• **DATASET EXCERPT**
-=-=-=-=-
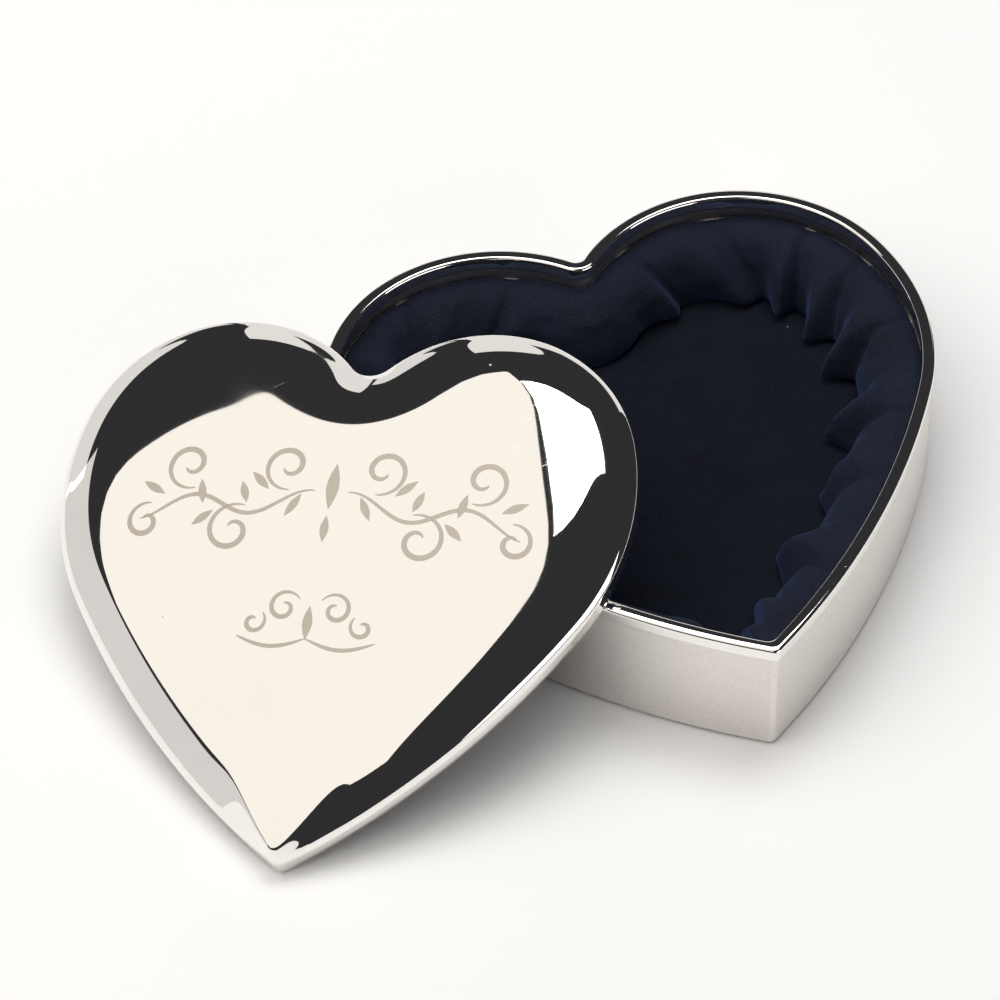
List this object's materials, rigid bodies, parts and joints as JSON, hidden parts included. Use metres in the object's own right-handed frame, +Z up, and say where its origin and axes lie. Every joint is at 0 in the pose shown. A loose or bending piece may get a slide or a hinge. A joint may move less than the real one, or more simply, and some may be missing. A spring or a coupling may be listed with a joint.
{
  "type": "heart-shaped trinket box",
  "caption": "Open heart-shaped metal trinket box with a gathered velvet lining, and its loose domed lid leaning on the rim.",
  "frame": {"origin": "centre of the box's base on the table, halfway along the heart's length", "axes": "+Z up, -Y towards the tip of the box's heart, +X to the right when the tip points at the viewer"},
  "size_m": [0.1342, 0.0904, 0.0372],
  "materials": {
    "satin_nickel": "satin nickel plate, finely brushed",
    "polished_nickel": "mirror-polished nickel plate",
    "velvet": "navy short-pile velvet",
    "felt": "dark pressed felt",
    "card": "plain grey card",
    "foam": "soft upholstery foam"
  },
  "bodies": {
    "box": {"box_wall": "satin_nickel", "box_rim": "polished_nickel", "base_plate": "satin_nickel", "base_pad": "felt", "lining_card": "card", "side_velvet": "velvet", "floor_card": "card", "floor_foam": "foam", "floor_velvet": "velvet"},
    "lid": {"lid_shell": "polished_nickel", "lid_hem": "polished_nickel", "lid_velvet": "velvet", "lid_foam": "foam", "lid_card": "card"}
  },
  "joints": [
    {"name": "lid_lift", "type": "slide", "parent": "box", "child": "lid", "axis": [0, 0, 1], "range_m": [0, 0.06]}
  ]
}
-=-=-=-=-
• **SET TASK**
Every line holding "origin" should be copied out.

• **EXERCISE ANSWER**
List this object's materials, rigid bodies, parts and joints as JSON, hidden parts included. Use metres in the object's own right-handed frame, +Z up, and say where its origin and axes lie. Every joint is at 0 in the pose shown. A loose or bending piece may get a slide or a hinge. A joint may move less than the real one, or more simply, and some may be missing. A spring or a coupling may be listed with a joint.
  "frame": {"origin": "centre of the box's base on the table, halfway along the heart's length", "axes": "+Z up, -Y towards the tip of the box's heart, +X to the right when the tip points at the viewer"},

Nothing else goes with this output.